3. Boom patterns — where Lima is typical, where it is the outlier

Typical of the boom [inference]:

  • Secrecy architecture — a Delaware shell counterparty, NDA-by-default, and an economic-development disclosure exemption (ORC §9.66(D)). The thin record is a pattern, not a Lima quirk (Dossier §1).
  • Incentive shape — a 15-yr/75% property-tax abatement and publicly-financed roadwork for a multi-hundred-MW load and ~50 jobs: the load-not-jobs subsidy the Economics page anatomizes is the boom’s standard trade.
  • Demand drivers — GovCloud premium, the AI rack-density jump, and a sales-tax exemption on fast-refreshed hardware are national, not local.
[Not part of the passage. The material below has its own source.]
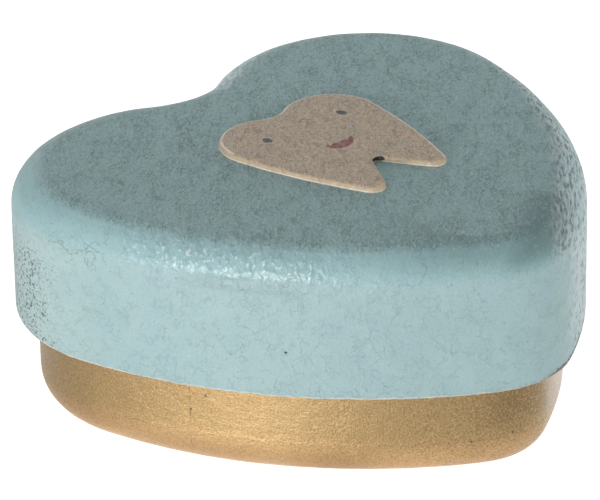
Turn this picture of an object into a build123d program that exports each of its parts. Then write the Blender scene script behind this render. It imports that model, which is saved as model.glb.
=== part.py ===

Where Lima is the outlier [inference]:

  • Water — siting hundreds of MW of evaporative cooling on a basin whose design low flow is zero (Ottawa 1Q10 = 0 cfs) and whose tributaries are already undiluted is a sharper water constraint than most boom sites face.
  • The local economy — the localized baseline shows a county whose employment shrank 2.5% (2018→2023), concentrated in manufacturing (location quotient 2.08) with a near-absent information sector (LQ 0.37). The campus lands a regulated-compute use onto a shrinking industrial base — not onto an existing tech cluster. [verified: BLS QCEW]

These tracks deepen as the basin 7Q10 ingest and the capacity model mature; the Research course §1.5 carries them forward.